К вечеру англо-французский план разрешения чехословацкого вопроса был выработан. Судетская область передается Германии прямо или путем плебисцита. Новые границы Чехословакии исправляются в случае необходимости посредством международного органа, включающего чешского представителя.

Чемберлен был доволен. Переговоры, слава создателю, не затянулись. У Бенеша нет оснований для серьезных возражений. Завтра же послы Франции и Великобритании ознакомят с планом урегулирования судетской проблемы правительство Германии. До четверга можно будет подработать те положения, которые, возможно, вызовут у Гитлера сомнения. Гитлер, конечно, будет рад. В Годесберг можно ехать с чувством превосходства над этим не слишком политически образованным человеком.

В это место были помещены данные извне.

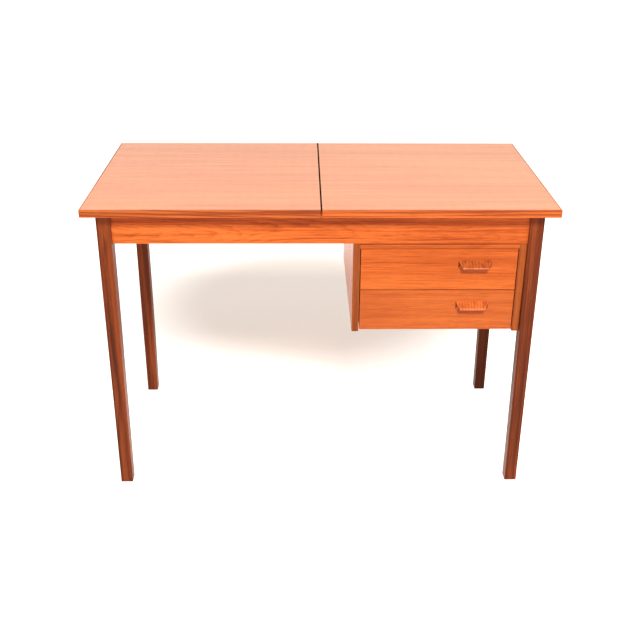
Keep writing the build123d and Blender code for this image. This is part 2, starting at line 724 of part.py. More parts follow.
def drawer_side(side, name):
    """Side with dovetails at the front and a groove for its runner, open at the tail."""
    outer = front_x[0] if side == LEFT else front_x[1]
    board = block((outer, outer - side * BOX_SIDE), (front_y[1], box_end), box_z(name))
    for middle in spread(*box_z(name), TAIL_COUNT):
        board += tail(side, middle)
    half_groove = RUNNER_HEIGHT / 2 + RUNNER_CLEARANCE
    middle = runner_middle(name)
    groove_z = (middle - half_groove, middle + half_groove)
    board -= block((outer, outer - side * RUNNER_GROOVE), (front_y[1], box_end), groove_z)
    return board - drawer_bottom(name) - drawer_back(name)


def drawer_front(name):
    """Veneered front, with sockets for the dovetails and a groove for the bottom."""
    low = drawer_bottoms[name]
    board = block(front_x, front_y, (low, low + front_height))
    face_edges = board.faces().sort_by(Axis.Y)[0].edges()
    board = fillet(face_edges, FRONT_ARRIS)
    board = board - tails(LEFT, name) - tails(RIGHT, name) - drawer_bottom(name)
    for x in pull_screw_x():
        board -= pull_screw_blank(x, name)
    return board


def pull_middle():
    return front_x[1] - PULL_FROM_END


def pull_top(name):
    return drawer_bottoms[name] + front_height - PULL_FROM_TOP


def pull_screw_x():
    return [pull_middle() - PULL_SCREW_SPACING / 2, pull_middle() + PULL_SCREW_SPACING / 2]


def pull_screw_blank(x, name):
    """Round-headed screw from inside the drawer through the front into the pull, without its slot."""
    head_radius, head_height = PULL_SCREW_HEAD
    length = FRONT_THICKNESS + PULL_SCREW_BITE
    dome = Cylinder(head_radius, head_height, align=(Align.CENTER, Align.CENTER, Align.MIN))
    dome = fillet(dome.edges().sort_by(Axis.Z)[-1], head_height * PULL_SCREW_DOME_SHARE)
    shank = Cylinder(PULL_SCREW_RADIUS, length, align=(Align.CENTER, Align.CENTER, Align.MAX))
    point = (x, front_y[1], pull_top(name) - PULL_SCREW_DROP)
    return Plane(origin=point, z_dir=(0, 1, 0)) * (dome + shank)


def pull_screw(x, name):
    head_radius, head_height = PULL_SCREW_HEAD
    slot = Pos(0, 0, head_height) * Box(
        head_radius * SLOT_OVERRUN, SLOT_WIDTH, head_height * 2 * SLOT_DEPTH_SHARE
    )
    point = (x, front_y[1], pull_top(name) - PULL_SCREW_DROP)
    return pull_screw_blank(x, name) - Plane(origin=point, z_dir=(0, 1, 0)) * slot


def pull(name):
    """Wedge-shaped lip pull: dished upper face, rounded lip, and a hollow below for the fingers."""
    nose = PULL_REACH - PULL_LIP_SETBACK
    lip_middle = (PULL_LIP_TOP + PULL_LIP_BOTTOM) / 2
    profile = make_face([
        ThreePointArc((0, 0), (nose / 2, -PULL_LIP_TOP / 2 - PULL_DISH), (nose, -PULL_LIP_TOP)),
        ThreePointArc((nose, -PULL_LIP_TOP), (PULL_REACH, -lip_middle), (nose, -PULL_LIP_BOTTOM)),
        ThreePointArc(
            (nose, -PULL_LIP_BOTTOM), ((nose + PULL_FOOT) / 2, -PULL_UNDERCUT), (PULL_FOOT, -PULL_BASE)
        ),
        Line((PULL_FOOT, -PULL_BASE), (0, -PULL_BASE)),
        Line((0, -PULL_BASE), (0, 0)),
    ])
    half = PULL_WIDTH / 2
    outward = Plane(origin=(half, 0, 0), x_dir=(0, -1, 0), z_dir=(-1, 0, 0))
    length = extrude(outward * profile, PULL_WIDTH)
    plan = Polygon(
        (-half, 0), (half, 0), (half - PULL_TAPER, -PULL_REACH), (-half + PULL_TAPER, -PULL_REACH), align=None
    )
    body = length & extrude(plan, PULL_BASE * 2, both=True)
    shown = [edge for edge in body.edges() if edge.center().Y < -PULL_ARRIS]
    body = fillet(shown, PULL_ARRIS)
    body = Pos(pull_middle(), front_y[0], pull_top(name)) * body
    for x in pull_screw_x():
        body -= pull_screw_blank(x, name)
    return body


# ---- Nodes ------------------------------------------------------------------------------------
def save_frame():
    for side, side_name in ((LEFT, "left"), (RIGHT, "right")):
        for end, end_name in ((FRONT, "front"), (BACK, "back")):
            save(f"leg_{end_name}_{side_name}", leg(side, end))
        save(f"{side_name}_apron", side_apron(side))
    save("leg_glides", *[glide(side, end) for side in (LEFT, RIGHT) for end in (FRONT, BACK)])
    save("front_apron", long_apron(FRONT))
    save("back_apron", long_apron(BACK))
    save("cross_rail", cross_rail())
    save("corner_blocks", corner_block(FRONT), corner_block(BACK))
    corner_places = corner_screw_places(FRONT) + corner_screw_places(BACK)
    save("corner_block_screws", *screws(corner_places, BLOCK_SCREW))
    save("well_battens", *battens())
    batten_places = [place for places in batten_screw_places().values() for place in places]
    save("batten_screws", *screws(batten_places, BATTEN_SCREW))
    save("well_floor", well_floor())


def save_top():
    for side, name in ((LEFT, "left"), (RIGHT, "right")):
        save(f"{name}_leaf_panel", leaf_panel(side))
        save(f"{name}_leaf_front_lipping", leaf_long_lipping(side, FRONT))
        save(f"{name}_leaf_back_lipping", leaf_long_lipping(side, BACK))
        save(f"{name}_leaf_end_lipping", leaf_end_lipping(side))
    save("hinge_fixed_plate", hinge_plate(RIGHT))
    save("hinge_leaf_plate", hinge_plate(LEFT))
    save("hinge_pin", hinge_pin())
    save("hinge_fixed_screws", *screws(hinge_screw_places(RIGHT), HINGE_SCREW))
    save("hinge_leaf_screws", *screws(hinge_screw_places(LEFT), HINGE_SCREW))
    save("leaf_cleats", *[cleat(name) for name in cleat_faces])
    cleat_places = [place for name in cleat_faces for place in cleat_side_places(name)]
    save("cleat_screws", *screws(cleat_places + cleat_top_places(), CLEAT_SCREW))


def save_pedestal():
    for side, name in ((LEFT, "left"), (RIGHT, "right")):
        save(f"pedestal_{name}_side", pedestal_side(side))
        save(f"pedestal_{name}_lipping", pedestal_lipping(side))
    panel = back_panel()
    pins = [back_pin(place) for side in (LEFT, RIGHT) for place in back_pin_places(side)]
    for pin in pins:
        panel -= pin
    save("pedestal_back", panel)
    save("back_panel_pins", *pins)
    save("pedestal_front_rail", front_rail())
    save("pedestal_rear_rail", rear_rail())
    dowels = []
    for side in (LEFT, RIGHT):
        dowels += front_rail_dowels(side).solids() + [rear_rail_dowels(side)]
    save("rail_dowels", *dowels)
    runner_places = []
    for name in drawer_bottoms:
        save(f"{name}_drawer_runners", runner(LEFT, name), runner(RIGHT, name))
        runner_places += runner_screw_places(LEFT, name) + runner_screw_places(RIGHT, name)
    save("runner_screws", *screws(runner_places, RUNNER_SCREW))
    save("pedestal_leg_screws", *screws(leg_screw_places(), LEG_SCREW))


def save_drawers():
    for name in drawer_bottoms:
        save(f"{name}_drawer_front", drawer_front(name))
        save(f"{name}_drawer_left_side", drawer_side(LEFT, name))
        save(f"{name}_drawer_right_side", drawer_side(RIGHT, name))
        save(f"{name}_drawer_back", drawer_back(name))
        save(f"{name}_drawer_bottom", drawer_bottom(name))
        save(f"{name}_drawer_pull", pull(name))
        save(f"{name}_drawer_pull_screws", *[pull_screw(x, name) for x in pull_screw_x()])


save_frame()
save_top()
save_pedestal()
save_drawers()
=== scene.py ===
"""Looks of a vintage sewing table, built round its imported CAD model."""

import json
import math

import bmesh
import bpy
from bpy.props import FloatProperty, FloatVectorProperty, IntProperty, PointerProperty
from mathutils import Matrix, Vector


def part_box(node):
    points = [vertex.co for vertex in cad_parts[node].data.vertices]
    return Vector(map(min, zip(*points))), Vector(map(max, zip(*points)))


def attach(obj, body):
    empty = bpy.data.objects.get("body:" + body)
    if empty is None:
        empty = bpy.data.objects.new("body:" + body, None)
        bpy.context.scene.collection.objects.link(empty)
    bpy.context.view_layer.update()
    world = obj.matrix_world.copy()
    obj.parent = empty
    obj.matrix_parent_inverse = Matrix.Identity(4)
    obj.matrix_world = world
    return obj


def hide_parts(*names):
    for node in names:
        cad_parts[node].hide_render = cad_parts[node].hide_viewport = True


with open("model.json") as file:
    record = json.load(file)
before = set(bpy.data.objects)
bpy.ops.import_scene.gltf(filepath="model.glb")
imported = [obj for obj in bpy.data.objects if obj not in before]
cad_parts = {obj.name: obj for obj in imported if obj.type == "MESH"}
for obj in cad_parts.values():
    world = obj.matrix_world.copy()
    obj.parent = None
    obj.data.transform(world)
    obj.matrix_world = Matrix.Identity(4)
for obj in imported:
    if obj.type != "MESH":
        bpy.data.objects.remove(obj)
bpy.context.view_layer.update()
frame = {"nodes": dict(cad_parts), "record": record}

bl_info = {
    "name": "Sewing table looks",
    "version": (1, 0, 0),
    "blender": (4, 5, 0),
    "location": "3D View > Sidebar > Sewing table",
    "description": "Builds the visible pieces and the finishes of a folding sewing table",
    "category": "Object",
}

DRAWERS = ("upper", "lower")
SIDES = ("left", "right")
LEG_PLACES = [f"{end}_{side}" for end in ("front", "back") for side in SIDES]

RECORD = frame["record"]
BODY_OF = {node: body for body, nodes in RECORD["behaviour"]["bodies"].items() for node in nodes}
X, Y, Z = range(3)

WEAR_AND_LIGHT = "worn"  # how rubbed a face is, which also paints a highlight, or how much painted shade it carries where it is below nought
# marks: rubbed edges, lightened for wear and as a painted highlight; painted shade on the ends of the pulls;
# painted shade in the joint on top of the pulls and under the apron
RUBBED_AND_HIGHLIT = 1.0
PAINTED_SIDE_SHADE_MARK = -0.7
PAINTED_SHADE_MARK = -1.0

MERGED = 0.000002  # points this close are one
IN_PLANE = 0.00001  # points this close to a plane lie in it
ALONG = 0.99  # share of an edge or a normal that makes it lie along an axis
FLAT_ANGLE = math.radians(0.5)  # faces that turn less than this are one flat
CORNER_ANGLE = math.radians(40.0)  # edges that turn more than this are corners
SHARP_ANGLE = math.radians(35.0)  # edges that turn more than this are shaded sharp


# ---- Sizes and colours that a user may change ---------------------------------------------------
class TableShape(bpy.types.PropertyGroup):
    """Roundings of the wooden pieces and the form of the pulls."""

    lipping_arris: FloatProperty(
        name="Lipping arris", description="Rounding of the outer corners of the top",
        default=0.0012, unit="LENGTH",
    )
    board_arris: FloatProperty(
        name="Board arris", description="Softening of the sanded edges of boards",
        default=0.0005, unit="LENGTH",
    )
    # the dark line is the apron's shadow painted on the rail
    painted_shadow_line: FloatProperty(
        name="Dirt line", description="Height of the dark line under the front apron",
        default=0.0034, unit="LENGTH",
    )
    foot_arris: FloatProperty(
        name="Foot arris", description="Rounding round the foot of a leg", default=0.0014, unit="LENGTH"
    )
    arris_segments: IntProperty(
        name="Arris segments", description="Faces across a rounding", default=3, min=1
    )
    pull_taper: FloatProperty(
        name="Pull taper", description="How far each end of a pull slopes in at its nose",
        default=0.0085, unit="LENGTH",
    )
    pull_nose_setback: FloatProperty(
        name="Pull nose setback", description="Upper corner of the nose behind its front",
        default=0.0006, unit="LENGTH",
    )
    pull_lip_top: FloatProperty(
        name="Pull lip top", description="Upper corner of the nose below the upper edge",
        default=0.0128, unit="LENGTH",
    )
    pull_lip_bottom: FloatProperty(
        name="Pull lip bottom", description="Lower corner of the nose below the upper edge", default=0.0170,
        unit="LENGTH",
    )
    pull_hollow: FloatProperty(
        name="Pull hollow", description="Top of the finger hollow below the upper edge",
        default=0.0122, unit="LENGTH",
    )
    pull_hollow_reach: FloatProperty(
        name="Pull hollow reach", description="Top of the finger hollow in front of the drawer",
        default=0.0080, unit="LENGTH",
    )
    pull_foot: FloatProperty(
        name="Pull foot", description="Thickness of the foot below the finger hollow",
        default=0.003, unit="LENGTH",
    )
    # the faces this far sideways, the ends of a pull, get painted shade
    pull_end_slant: FloatProperty(
        name="Pull end slant", description="Faces that look this far sideways carry the dirt of fingers",
        default=0.8,
    )
    pull_rounding: FloatProperty(
        name="Pull rounding", description="Rounding of the outer edges of a pull",
        default=0.0015, unit="LENGTH",
    )
    pull_hollow_rounding: FloatProperty(
        name="Pull hollow rounding", description="Curve of the finger hollow", default=0.0035, unit="LENGTH"
    )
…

«События развиваются в том направлении, в каком я желаю», – устало думал Чемберлен.

«Операция, конечно, болезненная, – рассуждал про себя Жорж Боннэ, – вот и приходится проводить ее спокойно, не торопясь, с компенсацией за потери, с анастезией в виде гарантий… Но это необходимая операция. Иначе умрет не просто чешское государство. Умрет Европа».

Даладье размышлял, что он скажет, вернувшись в Париж. И молил бога, чтобы ему никогда в жизни больше не пришлось встретиться лицом к лицу с Эдуардом Бенешем. В молодости они были близки: одногодки, молодые приват-доценты юриспруденции, они дружили, встречаясь в Париже в политическом салоне мадам Менар-Дориан.